## START DATA

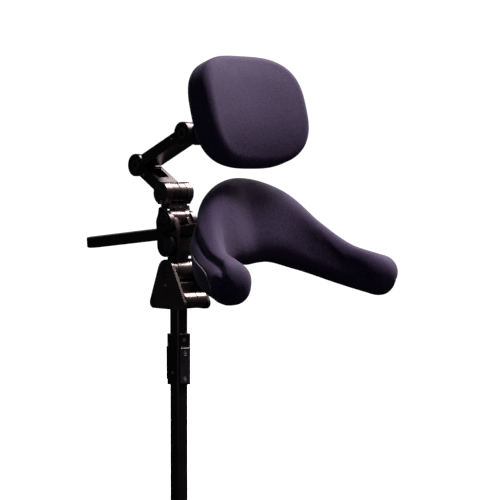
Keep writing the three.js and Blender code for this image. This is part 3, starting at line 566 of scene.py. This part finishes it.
def neck_grid():
    """The neck pad's skin: points, distance along the pad from its middle, degrees round."""
    half = np.array(NECK_PAD, float)
    other = half[1:][::-1].copy()
    other[:, 0] *= -1
    keys = np.concatenate([other, half])
    ends = np.concatenate([2 * keys[:1] - keys[1:2], keys, 2 * keys[-1:] - keys[-2:-1]])
    count = (len(keys) - 1) * NECK_STEPS
    stations = []
    for step in range(count + 1):
        index = min(step // NECK_STEPS, len(keys) - 2)
        stations.append(catmull_rom(step / NECK_STEPS - index, *ends[index:index + 4]))
    stations = np.array(stations)
    axis = post_axis() / MM
    path = np.stack([stations[:, 0], axis.y - stations[:, 1], axis.z + stations[:, 2]], 1)
    along = np.gradient(path, axis=0)
    along /= np.linalg.norm(along, axis=1, keepdims=True)
    outward = np.cross(along, (0, 0, 1))
    outward /= np.linalg.norm(outward, axis=1, keepdims=True)
    outward *= np.where((outward[:, 1:2] < 0) & (np.abs(along[:, 1:2]) < 0.99), -1, 1)
    upward = np.cross(outward, along)
    upward *= np.sign(upward[:, 2:3])
    lean = np.radians(stations[:, 5:6])
    across = outward * np.cos(lean) - upward * np.sin(lean)
    rise = upward * np.cos(lean) + outward * np.sin(lean)
    turn = 2 * np.pi * np.arange(NECK_SIDES) / NECK_SIDES
    thick = power(np.cos(turn), NECK_EDGE)[None, :, None] * stations[:, None, 4:5]
    tall = power(np.sin(turn), NECK_EDGE)[None, :, None] * stations[:, None, 3:4]
    rings = path[:, None] + thick * across[:, None] + tall * rise[:, None]
    length = np.concatenate([[0], np.cumsum(np.linalg.norm(np.diff(path, axis=0), axis=1))])
    length -= length[len(length) // 2]

    def nose(ring, point, out, base, sign):
        rows, places = [], []
        for share in (0.2, 0.4, 0.58, 0.74, 0.87, 0.96):
            angle = share * np.pi / 2
            centre = point + out * NECK_TIP * np.sin(angle)
            rows.append((ring - point) * np.cos(angle) + centre)
            places.append(base + sign * NECK_TIP * np.sin(angle))
        return np.array(rows), np.array(places)

    start, start_places = nose(rings[0], path[0], -along[0], length[0], -1)
    end, end_places = nose(rings[-1], path[-1], along[-1], length[-1], 1)
    grid = np.concatenate([start[::-1], rings, end])
    places = np.concatenate([start_places[::-1], length, end_places])
    return grid * MM, places, signed_degrees(np.degrees(turn))


def signed_degrees(degrees):
    """Degrees round the section from -90 below to 270."""
    return np.where(degrees > 270, degrees - 360, degrees)


def on_cover(places, degrees):
    """For each grid point, both arms folded onto one: distance along the pad, degrees round it,
    and distance from the roll seam and from the zip on the cover laid flat."""
    along, around = np.meshgrid(np.abs(places), degrees, indexing="ij")
    flat = np.stack([along, around * ROUND_MM], 2)
    seams = [[(place, angle * ROUND_MM) for place, angle in seam] for seam in (ROLL_SEAM, ZIP_SEAM)]
    return along, around, near_line(flat, seams[0]), near_line(flat, seams[1])


def neck_relief(along, around, roll, zipper):
    """How far the finished cover stands out from the swollen one, in millimetres."""
    # the sewn groove, the side panel below it that lies lower, and the zip's flat tape
    upper_seam = np.array(ROLL_SEAM[:7], float)
    seam_angle = np.interp(along, upper_seam[:, 0], upper_seam[:, 1])
    in_panel = ease(seam_angle - around, -4, 8) * ease(around, 2, 55) * ease(188 - along, 0, 14)
    relief = -2.8 * bell(roll, 3.2) - 4.2 * in_panel - 0.7 * bell(zipper, 1.8)
    # a roll along the upper inner edge and the hollow below it that takes the neck
    relief += (1.6 * bell(around - 104, 20) - 5.0 * bell(around - 172, 34)) * (1 - ease(along, 150, 188))
    # cloth gathered into the seam that closes the tip, and a soft puff beside it
    gathers = np.sin(np.radians(around) * 17 + np.sin(along * 0.55) * 0.8)
    near_tip = bell(along - 184, 5.0) * ease(around, -95, -55) * (1 - ease(around, 5, 35))
    relief += 0.42 * gathers * near_tip
    relief += 1.2 * bell(along - 177, 8) * bell(around - 30, 20)
    # fine ripples under the tip
    ripple = np.sin(np.radians(around) * 24 + along * 0.13)
    relief += 0.22 * ripple * bell(along - 195, 7) * bell(around + 40, 45)
    return relief


def make_neck_pad(materials):
    grid, places, degrees = neck_grid()
    along, around, roll, zipper = on_cover(places, degrees)
    held = np.maximum(bell(roll, SEAM_HOLD), 0.8 * bell(zipper, SEAM_HOLD))
    held[held < HOLD_FROM] = 0
    on_shell = (1 - ease(along, 50, 80)) * bell(around, 75)
    inset = (-1.1 + 1.8 * on_shell + 2.6 * bell(roll, 6)) * MM
    grid = inflated("neck_pad_start", grid, held, inset, NECK_SWELL)

    grid = finer(grid, NECK_FINER)
    places = finer(np.repeat(places[:, None, None], 4, 1), NECK_FINER)[:, 0, 0]
    sides = NECK_SIDES * NECK_FINER
    degrees = signed_degrees(360 * np.arange(sides) / sides)
    relief = neck_relief(*on_cover(places, degrees))
    grid = grid + grid_normals(grid) * (relief * MM)[..., None]

    pad = new_object("neck_pad_cover", grid_mesh("neck_pad_cover", grid))
    finish_pad(pad, "neck_cushion", "neck_pad", materials["pad_fabric"])
    make_zip(grid, places, degrees, materials["thread"])


def make_zip(grid, places, degrees, material):
    """The zip closing the cover: one fine light line round the outside of the pad."""
    normals = grid_normals(grid)
    stops = np.array(ZIP_SEAM, float)
    line = []
    for place in np.linspace(-ZIP_END, ZIP_END, ZIP_POINTS):
        angle = np.interp(abs(place), stops[:, 0], stops[:, 1])
        row = np.abs(places - place).argmin()
        column = np.abs(degrees - angle).argmin()
        line.append(grid[row, column] + normals[row, column] * ZIP_LIFT)
    line = np.array(line)
    for _ in range(3):
        line[1:-1] = (line[:-2] + 2 * line[1:-1] + line[2:]) / 4
    tube("neck_pad_zip", line.tolist(), ZIP_RADIUS, material, "neck_pad")


# ---- head pad
HEAD_PAD = {"forward": 114, "up": 488.9, "lean": 16.5, "width": 149, "height": 126, "thick": 41, "curl": 8}
HEAD_OUTLINE = 3.0                # superellipse exponent of its front outline
FRONT_EDGE = 9                    # rounding of the front edge
BACK_EDGE = 16                    # rounding of the back edge
HEAD_SHIFT = 1.4                  # how far the pad sits back of its centre, towards its shell
HEAD_SIDES = 80
HEAD_FINER = 3
HEAD_CROWN = 4.0                  # how far the front falls back to its upper and lower edges
HEAD_DROOP = 6.0                  # how much more it does so at the lower edge
BACK_ROWS = 9                     # rows of the back, which faces the shell and does not swell
BACK_GROOVE = 1.0 * MM            # depth of the seam round the back


def head_profile():
    """Rows from the middle of the front to the middle of the back: share of the outline, depth."""
    half = HEAD_PAD["thick"] / 2
    span = (HEAD_PAD["width"] + HEAD_PAD["height"]) / 4
    rows = [(share, -half) for share in (0.03, 0.12, 0.22, 0.32, 0.42, 0.52, 0.61, 0.69, 0.76, 0.82)]
    for angle in (0, 18, 36, 54, 72, 90):
        share = 1 - FRONT_EDGE / span * (1 - math.sin(math.radians(angle)))
        rows.append((share, -half + FRONT_EDGE * (1 - math.cos(math.radians(angle)))))
    for share in (0.25, 0.5, 0.75):
        rows.append((1, -half + FRONT_EDGE + share * (2 * half - FRONT_EDGE - BACK_EDGE)))
    for angle in (0, 18, 36, 54, 72, 90):
        share = 1 - BACK_EDGE / span * (1 - math.cos(math.radians(angle)))
        rows.append((share, half - BACK_EDGE * (1 - math.sin(math.radians(angle)))))
    rows += [(share, half) for share in (0.78, 0.7, 0.6, 0.5, 0.4, 0.3, 0.2, 0.1, 0.03)]
    return np.array(rows)


def head_grid():
    """The head pad's skin in its own frame: the front towards -Y, hollow from side to side."""
    profile = head_profile()
    turn = 2 * np.pi * np.arange(HEAD_SIDES) / HEAD_SIDES
    side = profile[:, :1] * power(np.cos(turn), HEAD_OUTLINE)[None]
    rise = profile[:, :1] * power(np.sin(turn), HEAD_OUTLINE)[None]
    front = (profile[:, 1:] < 0) * np.abs(profile[:, 1:]) / (HEAD_PAD["thick"] / 2)
    crown = front * (HEAD_CROWN * rise * rise + HEAD_DROOP * np.clip(-rise, 0, 1) ** 3)
    flatter = 0.72 - 0.28 * profile[:, 1:] / (HEAD_PAD["thick"] / 2)
    depth = profile[:, 1:] + HEAD_SHIFT + crown - HEAD_PAD["curl"] * flatter * side * side
    local = np.stack([side * HEAD_PAD["width"] / 2, depth, rise * HEAD_PAD["height"] / 2], 2)
    return local * MM


def head_frame():
    """Where the head pad stands, leaning back at the top."""
    axis = post_axis()
    centre = Vector((0, axis.y - HEAD_PAD["forward"] * MM, axis.z + HEAD_PAD["up"] * MM))
    return Matrix.Translation(centre) @ Matrix.Rotation(math.radians(-HEAD_PAD["lean"]), 4, "X")


def make_head_pad(materials):
    local = head_grid()
    profile = head_profile()
    depth = np.repeat(profile[:, 1:], HEAD_SIDES, 1)
    half = HEAD_PAD["thick"] / 2
    back_seam = half - BACK_EDGE
    held = 0.9 * bell(depth - back_seam, 2.5) + 0.35 * bell(depth + half - FRONT_EDGE * 0.4, 3.0)
    held[held < HOLD_FROM] = 0
    held[-BACK_ROWS:] = 1
    inset = np.full(local.shape[:2], 0.5 * MM)
    inset[-BACK_ROWS:] = 0
    local = inflated("head_pad_start", local, held, inset, HEAD_SWELL)

    local = finer(local, HEAD_FINER)
    rows = finer(np.repeat(profile[:, 1:][:, None], 4, 1), HEAD_FINER)[:, :1, 0]
    groove = np.repeat(bell(rows - back_seam, 0.9), HEAD_SIDES * HEAD_FINER, 1)
    local = local - grid_normals(local) * (groove * BACK_GROOVE)[..., None]
    place = head_frame()
    grid = local @ np.array(place.to_3x3()).T + np.array(place.translation)
    pad = new_object("head_pad_cover", grid_mesh("head_pad_cover", grid))
    finish_pad(pad, "head_cushion", "head_pad", materials["pad_fabric"])


# ---------------------------------------------------------------- the whole object
make_camera()
make_stage()
make_lights()
materials = make_materials()
dress_frame(materials)
make_head_pad(materials)
make_neck_pad(materials)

## END DATA

▶ _AIM OF THE TASK_: Emit, unaltered, the lines from the top of the listing down through the line that holds "length -= length[len(length) // 2]"; emit nothing else.

▶ _WRITTEN REPLY_:
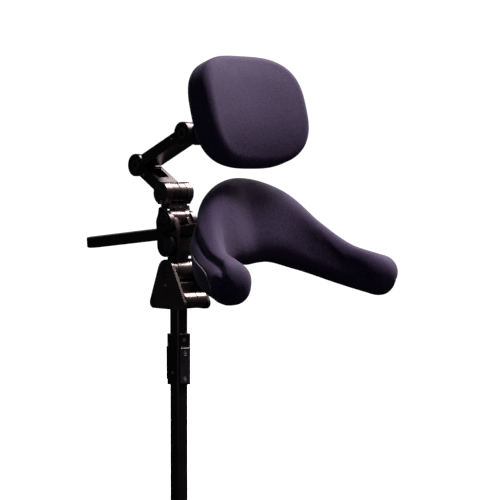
Keep writing the three.js and Blender code for this image. This is part 3, starting at line 566 of scene.py. This part finishes it.
def neck_grid():
    """The neck pad's skin: points, distance along the pad from its middle, degrees round."""
    half = np.array(NECK_PAD, float)
    other = half[1:][::-1].copy()
    other[:, 0] *= -1
    keys = np.concatenate([other, half])
    ends = np.concatenate([2 * keys[:1] - keys[1:2], keys, 2 * keys[-1:] - keys[-2:-1]])
    count = (len(keys) - 1) * NECK_STEPS
    stations = []
    for step in range(count + 1):
        index = min(step // NECK_STEPS, len(keys) - 2)
        stations.append(catmull_rom(step / NECK_STEPS - index, *ends[index:index + 4]))
    stations = np.array(stations)
    axis = post_axis() / MM
    path = np.stack([stations[:, 0], axis.y - stations[:, 1], axis.z + stations[:, 2]], 1)
    along = np.gradient(path, axis=0)
    along /= np.linalg.norm(along, axis=1, keepdims=True)
    outward = np.cross(along, (0, 0, 1))
    outward /= np.linalg.norm(outward, axis=1, keepdims=True)
    outward *= np.where((outward[:, 1:2] < 0) & (np.abs(along[:, 1:2]) < 0.99), -1, 1)
    upward = np.cross(outward, along)
    upward *= np.sign(upward[:, 2:3])
    lean = np.radians(stations[:, 5:6])
    across = outward * np.cos(lean) - upward * np.sin(lean)
    rise = upward * np.cos(lean) + outward * np.sin(lean)
    turn = 2 * np.pi * np.arange(NECK_SIDES) / NECK_SIDES
    thick = power(np.cos(turn), NECK_EDGE)[None, :, None] * stations[:, None, 4:5]
    tall = power(np.sin(turn), NECK_EDGE)[None, :, None] * stations[:, None, 3:4]
    rings = path[:, None] + thick * across[:, None] + tall * rise[:, None]
    length = np.concatenate([[0], np.cumsum(np.linalg.norm(np.diff(path, axis=0), axis=1))])
    length -= length[len(length) // 2]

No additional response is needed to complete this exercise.